Fast PostgreSQL Data Loading Using Ruby
Join Over 1,000 Engineers & Get New Episodes Weekly!
Learn how to quickly load data into PostgreSQL with various techniques using Ruby. We discuss the best ways to load terabytes of data.
Load One Row Per Insert Statement with Parameters
Load data one row at a time using parameterized queries of the pg gem.
#!/usr/bin/env ruby
require 'pg'
require 'faker'
require 'date'
require 'csv'
def time_rand rt, from = 0.0, to = Time.now
Time.at(from + rt.rand * (to.to_f - from.to_f))
end
conn = PG.connect(
dbname: "test",
port: 5432,
user: "creston",
password: ENV["POSTGRES_DEV_PASSWORD"]
)
dir = "/tmp/"
counts = {}
starting_at = Time.now
puts "#{starting_at}: Starting"
table_name = "posts"
counts[table_name] = 100000
i = 1
rt = Random.new
puts "#{Time.now}: Starting #{table_name}"
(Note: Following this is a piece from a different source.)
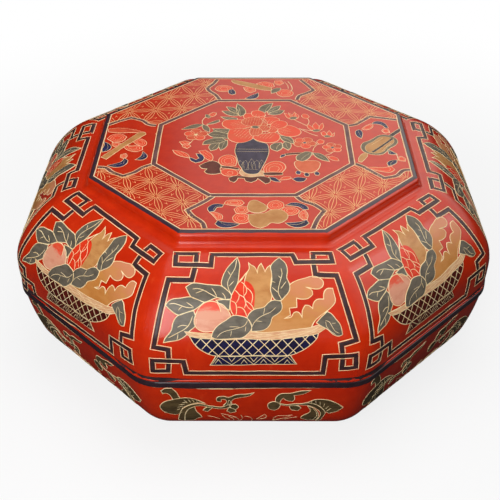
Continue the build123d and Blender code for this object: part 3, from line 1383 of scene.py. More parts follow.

while i <= counts[table_name]
conn.exec_params(
"insert into posts (id, title, content, published_at, type)
values ($1, $2, $3, $4, $5);",
[
i,
Faker::Book.title,
Faker::Lorem.paragraphs(3).join(","),
time_rand(rt, Time.local(2010, 1, 1)),
Faker::Book.genre
])
i += 1
puts "#{Time.now}: #{i} :: #{i/(Time.now.to_i - starting_at.to_i)}" if i % 1000 == 0
end
puts "#{Time.now}: Finished #{table_name}"
Load One Row Per Insert Statement without Parameterization
Load one row of data at a time without using parameterized queries. Only show the changes from the script above.
conn.exec "
insert into posts (id, title, content, published_at, type)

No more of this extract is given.